The bed is underlain by a thin bed of crystalline limestone, which does not usually exceed 6 inches in thickness, though there are a few exceptions to this rule. This also contains phosphate of lime, sometimes to the extent of 15 or 20 per cent. There is but one bed of phosphorite; and it is very persistent in its continuity, and extends over a large area. Indeed there cannot be any doubt that wherever the Bala Limestone is found in North Wales or the borders, this deposit will be found, more or less pure, at its usual horizon.

Sometimes, however, the bed divides, mostly into two, but sometimes, as in the Berwyn Mine, into three beds. When this division takes place, the dividing substance is the thin phosphatic limestone. The uppermost bed at such times dies out as it enters the overlying shales. So also does the middle one. It is invariably the lowest bed which is continued forward, the overlying limestone dying out until the shales take their true position immediately above the phosphorite bed.

It may help to the better understanding of the whole subject if I now describe generally the strata with which the phosphorite bed is associated. It lies, as I have said, at the summit of the Bala Limestone. At Blaen Rhiwarth, where the Berwyn Mine is situated, and at a depth of about 300 feet below the phosphorite, the limestone is seen gradually passing out of the ash-bed (which close by becomes a compact greenstone) and assuming a calcareous character. Its lower beds are massive and are charged here and there with their characteristic fossils.
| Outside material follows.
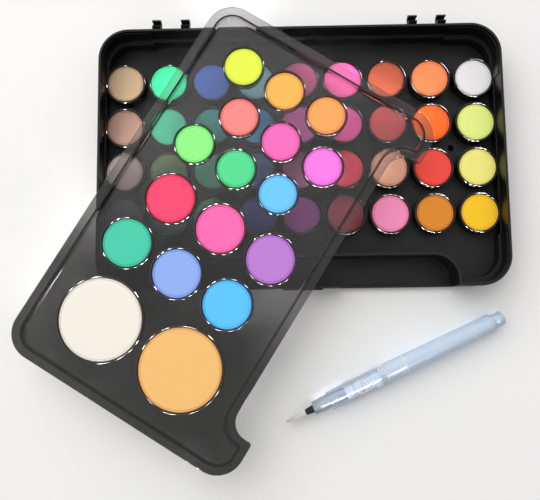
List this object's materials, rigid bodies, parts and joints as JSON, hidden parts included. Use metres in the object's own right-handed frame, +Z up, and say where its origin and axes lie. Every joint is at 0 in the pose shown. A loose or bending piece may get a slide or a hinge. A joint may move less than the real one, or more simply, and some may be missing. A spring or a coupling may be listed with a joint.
{
  "type": "watercolour paint set",
  "caption": "Black hinged-type paint box with round paint tablets, a smoky clear inner tray of more tablets laid across it, and a squeeze water brush.",
  "frame": {"origin": "middle of the box's flat underside, on the table", "axes": "+X to the right along the box's long side, +Y to the hinge hooks at the back, +Z up"},
  "size_m": [0.2868, 0.2688, 0.0305],
  "materials": {
    "black_plastic": "gloss",
    "smoky_plastic": "clear gloss",
    "hair": "matt",
    "ferrule_black": "satin",
    "nose_clear": "clear gloss",
    "grip_clear": "clear gloss",
    "plug_white": "satin",
    "barrel_frosted": "translucent satin",
    "paint_tan": "matt pressed powder",
    "paint_green": "matt pressed powder",
    "paint_royal_blue": "matt pressed powder",
    "paint_light_teal": "matt pressed powder",
    "paint_magenta": "matt pressed powder",
    "paint_pink": "matt pressed powder",
    "paint_burnt_orange": "matt pressed powder",
    "paint_peach_orange": "matt pressed powder",
    "paint_white": "matt pressed powder",
    "paint_taupe": "matt pressed powder",
    "paint_sea_green": "matt pressed powder",
    "paint_teal": "matt pressed powder",
    "paint_blue": "matt pressed powder",
    "paint_plum": "matt pressed powder",
    "paint_hot_pink": "matt pressed powder",
    "paint_brick_red": "matt pressed powder",
    "paint_orange": "matt pressed powder",
    "paint_lemon": "matt pressed powder",
    "paint_warm_grey": "matt pressed powder",
    "paint_olive": "matt pressed powder",
    "paint_bottle_green": "matt pressed powder",
    "paint_indigo": "matt pressed powder",
    "paint_mulberry": "matt pressed powder",
    "paint_crimson": "matt pressed powder",
    "paint_skin_pink": "matt pressed powder",
    "paint_coral_red": "matt pressed powder",
    "paint_light_yellow": "matt pressed powder",
    "paint_slate": "matt pressed powder",
    "paint_dark_teal": "matt pressed powder",
    "paint_leaf_green": "matt pressed powder",
    "paint_navy": "matt pressed powder",
    "paint_violet": "matt pressed powder",
    "paint_maroon": "matt pressed powder",
    "paint_rose_pink": "matt pressed powder",
    "paint_amber": "matt pressed powder",
    "paint_yellow": "matt pressed powder",
    "paint_yellow_to_peach": "matt pressed powder",
    "paint_coral_to_magenta": "matt pressed powder",
    "paint_greens_and_sky_blue": "matt pressed powder",
    "paint_red_pink": "matt pressed powder",
    "paint_bright_pink": "matt pressed powder",
    "paint_lilac": "matt pressed powder",
    "paint_aqua_green": "matt pressed powder",
    "paint_periwinkle": "matt pressed powder",
    "paint_sky_blue": "matt pressed powder",
    "paint_cream": "matt pressed powder",
    "paint_ochre": "matt pressed powder"
  },
  "bodies": {
    "root": {"base_box": "black_plastic", "box_tablet_row1_column1": "paint_tan", "box_tablet_row1_column2": "paint_green", "box_tablet_row1_column3": "paint_royal_blue", "box_tablet_row1_column4": "paint_light_teal", "box_tablet_row1_column5": "paint_magenta", "box_tablet_row1_column6": "paint_pink", "box_tablet_row1_column7": "paint_burnt_orange", "box_tablet_row1_column8": "paint_peach_orange", "box_tablet_row1_column9": "paint_white", "box_tablet_row2_column1": "paint_taupe", "box_tablet_row2_column2": "paint_sea_green", "box_tablet_row2_column3": "paint_teal", "box_tablet_row2_column4": "paint_blue", "box_tablet_row2_column5": "paint_plum", "box_tablet_row2_column6": "paint_hot_pink", "box_tablet_row2_column7": "paint_brick_red", "box_tablet_row2_column8": "paint_orange", "box_tablet_row2_column9": "paint_lemon", "box_tablet_row3_column1": "paint_warm_grey", "box_tablet_row3_column2": "paint_olive", "box_tablet_row3_column3": "paint_bottle_green", "box_tablet_row3_column4": "paint_indigo", "box_tablet_row3_column5": "paint_mulberry", "box_tablet_row3_column6": "paint_crimson", "box_tablet_row3_column7": "paint_skin_pink", "box_tablet_row3_column8": "paint_coral_red", "box_tablet_row3_column9": "paint_light_yellow", "box_tablet_row4_column1": "paint_slate", "box_tablet_row4_column2": "paint_dark_teal", "box_tablet_row4_column3": "paint_leaf_green", "box_tablet_row4_column4": "paint_navy", "box_tablet_row4_column5": "paint_violet", "box_tablet_row4_column6": "paint_maroon", "box_tablet_row4_column7": "paint_rose_pink", "box_tablet_row4_column8": "paint_amber", "box_tablet_row4_column9": "paint_yellow"},
    "tray": {"upper_tray": "smoky_plastic", "tray_small_tablets_row1": "paint_yellow_to_peach", "tray_small_tablets_row2": "paint_coral_to_magenta", "tray_small_tablets_row3": "paint_greens_and_sky_blue", "tray_medium_tablet_1": "paint_red_pink", "tray_medium_tablet_2": "paint_bright_pink", "tray_medium_tablet_3": "paint_lilac", "tray_medium_tablet_4": "paint_aqua_green", "tray_medium_tablet_5": "paint_periwinkle", "tray_medium_tablet_6": "paint_sky_blue", "tray_large_tablet_1": "paint_cream", "tray_large_tablet_2": "paint_ochre"},
    "brush_head": {"brush_grip": "grip_clear", "brush_nozzle": "nose_clear", "brush_ferrule": "ferrule_black", "brush_hairs": "hair", "brush_flow_plug": "plug_white"},
    "brush_seal": {"brush_seal_collar": "barrel_frosted"},
    "brush_barrel": {"brush_barrel": "barrel_frosted", "brush_end_plug": "barrel_frosted"}
  },
  "joints": [
    {"name": "tray_lift", "type": "slide", "parent": "root", "child": "tray", "axis": [0, 0, 1], "range_m": [0, 0.1]},
    {"name": "brush_lift", "type": "slide", "parent": "root", "child": "brush_head", "axis": [0, 0, 1], "range_m": [0, 0.08]},
    {"name": "thread_travel", "type": "slide", "parent": "brush_head", "child": "brush_seal", "axis": [0.9089, 0.4171, 0], "range_m": [0, 0.0101]},
    {"name": "barrel_unscrew", "type": "hinge", "parent": "brush_seal", "child": "brush_barrel", "pos_m": [0.04793, -0.13038, 0.0062], "axis": [0.9089, 0.4171, 0], "range_deg": [0, 1800]}
  ],
  "couplings": [
    {"joint": "thread_travel", "follows": "barrel_unscrew", "m_per_rad": 0.00031831}
  ]
}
Higher up the beds become thinner and are interstratified with shales of various textures, until at last the whole deposit is capped by the phosphorite, and shales permanently follow.

To describe the fossils of the beds below the phosphorite would be to enumerate the whole of the fossils of the Bala Limestone. I would therefore now only direct attention to two or three features in the grouping of these, which are chiefly remarkable along with the phosphorite bed by their continuity over a large area.

W.

Fig. 2.-Section of Strata at the Berwyn Phosphorite Mine, west of Llangynog, North Wales.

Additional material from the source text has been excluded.